All the feed mill in town has is Aureomycin 4G Crumbles. Active ingredient is chlortetracycline. It says 1# of crumbles has 4000mg. Nothing on label for goats. For cattle it says to feed 0.1mg/lb body weight for weight gain and feed efficiency or 10mg/lb body weight for bacterial pneumonia for not more than 5 days. The feed mill owner figured that would be about 0.25 lb of crumbles/day for the two bucklings at cattle dosage. Would that be correct or how would I figure it?


----------



## NubianSoaps.com (Oct 26, 2007)

Excellent article on how to use it is in goatkeeping 101. Also for kids you usually can buy a calf feed.

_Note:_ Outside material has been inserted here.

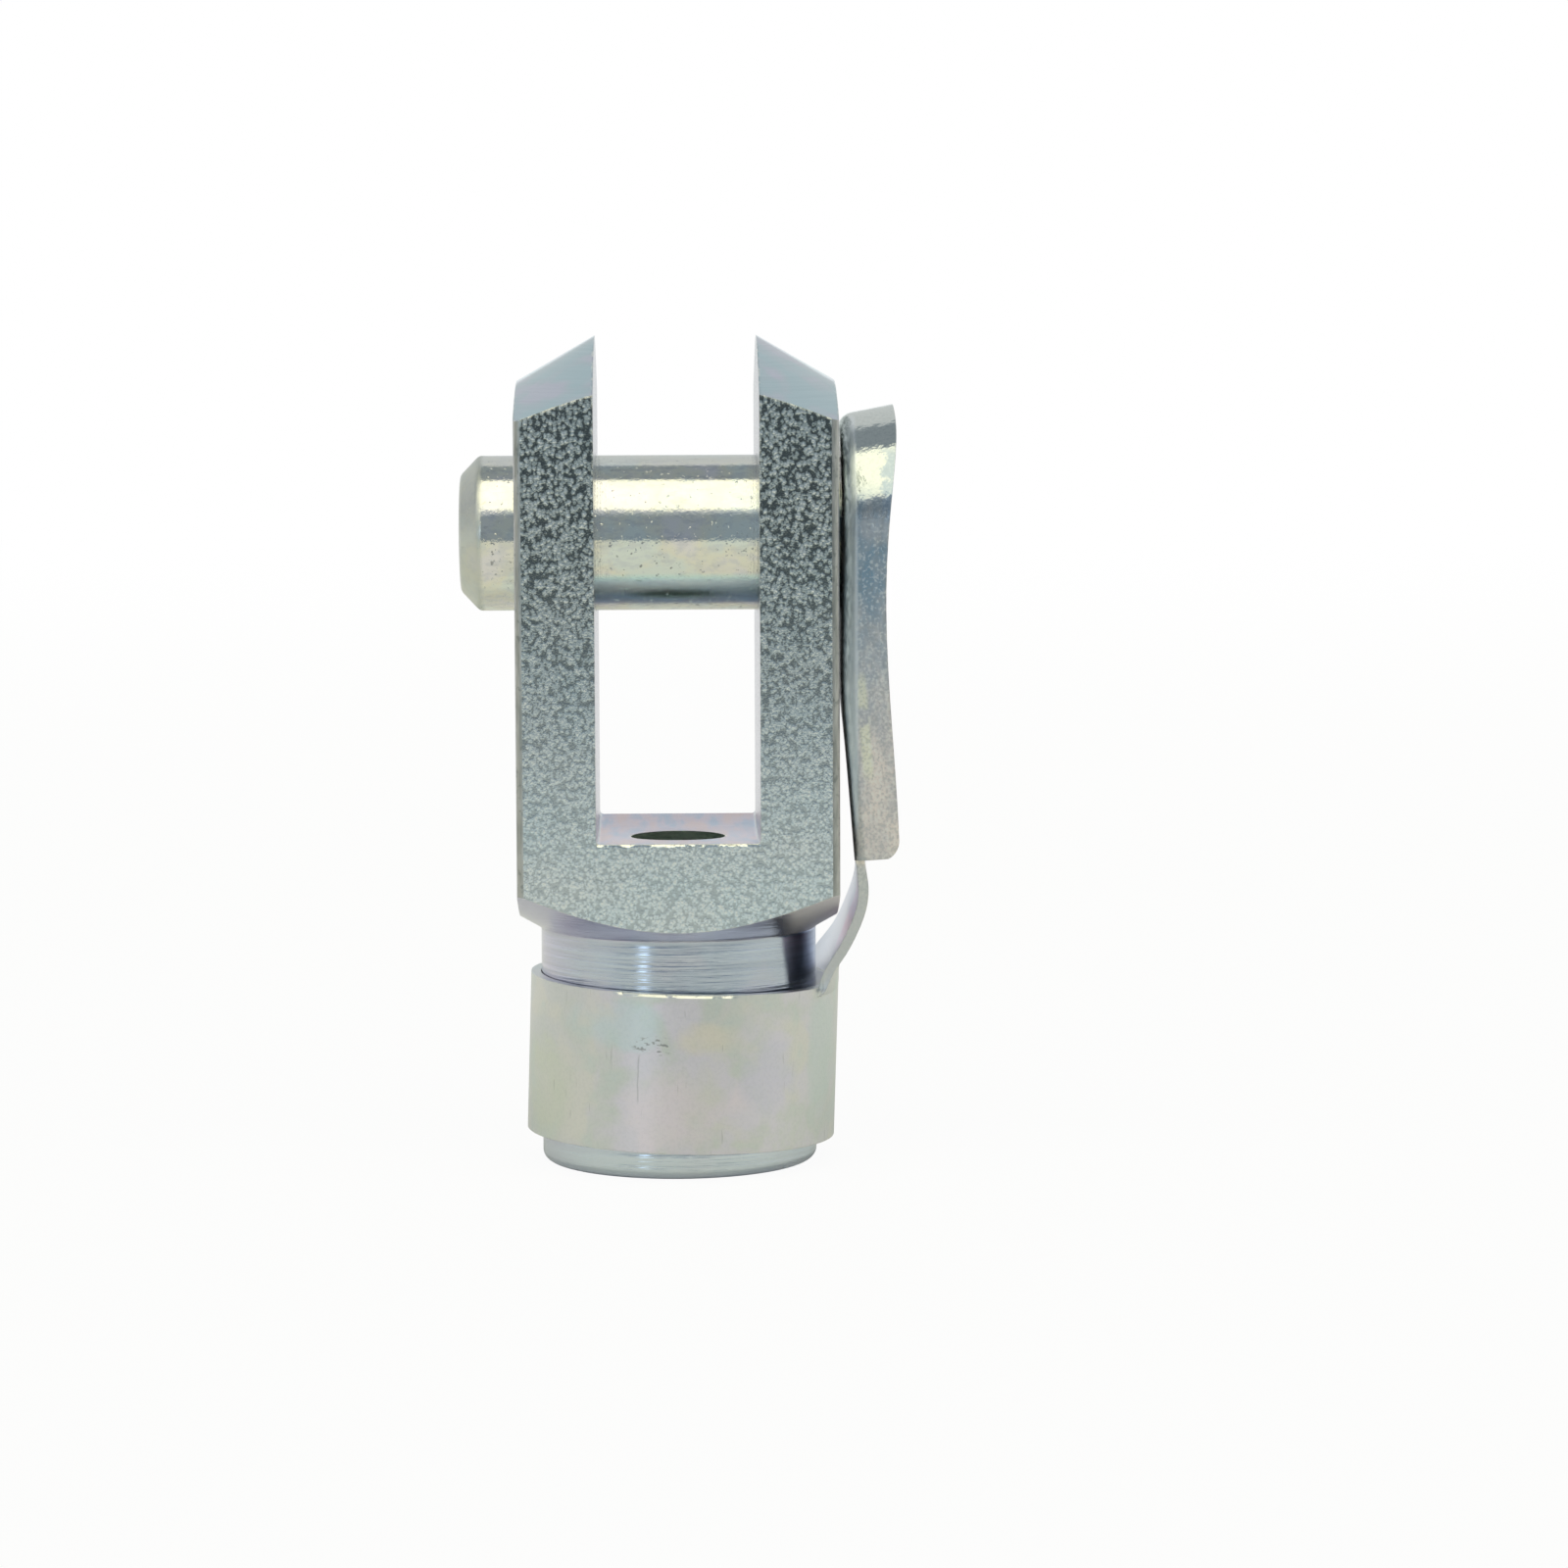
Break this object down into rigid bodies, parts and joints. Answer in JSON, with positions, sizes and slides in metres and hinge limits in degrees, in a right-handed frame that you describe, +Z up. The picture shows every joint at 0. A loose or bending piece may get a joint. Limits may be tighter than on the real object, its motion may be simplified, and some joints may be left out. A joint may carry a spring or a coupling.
{
  "type": "gas strut clevis fork",
  "caption": "Square steel clevis fork head tapped for a rod, with a cross pin held by a folded spring clip that snaps round the turned neck",
  "frame": {"origin": "centre of the neck's end face, where the rod enters", "axes": "+Z runs up the fork from the rod end to its open end, the pin lies along X with the clip on the +X side, and the slot is open to -Y, the front, and to +Y"},
  "size_m": [0.0219, 0.0161, 0.042],
  "materials": {
    "fork_zinc": "drawn and turned steel with blue-white zinc plating, grainy on the flats and finely grooved on the turned faces",
    "pin_zinc": "smooth turned steel with bright blue-white zinc plating",
    "clip_zinc": "spring steel sheet with satin zinc plating, faintly yellow and lilac"
  },
  "bodies": {
    "fork": {"clevis_fork": "fork_zinc"},
    "pin": {"clip_pin": "pin_zinc"},
    "clip": {"clip_spring": "clip_zinc"}
  },
  "joints": [
    {"name": "pin_pull", "type": "slide", "parent": "fork", "child": "pin", "axis": [1, 0, 0], "range_m": [0, 0.03]},
    {"name": "clip_swing", "type": "hinge", "parent": "pin", "child": "clip", "pos_m": [0.0085, 0, 0.032], "axis": [1, 0, 0], "range_deg": [-180, 0], "deforming": ["clip_spring"]}
  ]
}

Make sure and purchase the vaccine with goat on the lable, perhaps it has an age on it...but we for years gave our kids vaccines around 3 and 4 months of age because they were going to be shown in the summer months. And that was the old cattle vaccine. Vicki


----------



## [email protected] (Sep 18, 2008)

Ok... read the label. Says for cows, goats and sheep. As far as age, just says if vaccinated before three months, then should be revaccinated after 4-6 months. So, I guess everyone (kids) is getting vaccinated tomarrow. Open yearlings didn't get vaccinated this spring, so I'll do them too. Probably a good idea as we're hoping to do our first show the end of July. Hope nobody gets any shot site abcesses. :/

Headed to 101 to look up crumbles.


----------



## [email protected] (Sep 18, 2008)

http://www.dairygoatinfo.com/index.php?topic=1718.0

If I'm reading this correctly...I only need to feed less than 1 oz per day? Two bucklings--total weight just under 100#. And I got a 50# bag. :/


----------



## tlcnubians (Jan 21, 2011)

We use Colorado Serum's Pasteurella Vaccine (I purchase from Jefferslivestock.com), on our kids beginning the week after giving them their first CD&T shots, so basically at 5 and 9 weeks of age. It does sometimes cause a shot-site abscess which reabsorbs within several weeks.


----------



## [email protected] (Sep 18, 2008)

Little buggers won't eat the crumbles! GRRRR. Ate all the grain and left the crumbles in their feeder. So I'm putting Calf Med-Pac in their milk. Everyone also got vaccinated...well, except for Ally (dry yearling)--she got half vaccinated. :/ Strong thing! It's a wonder I didn't vaccinate myself and a couple other does near us. LOL


----------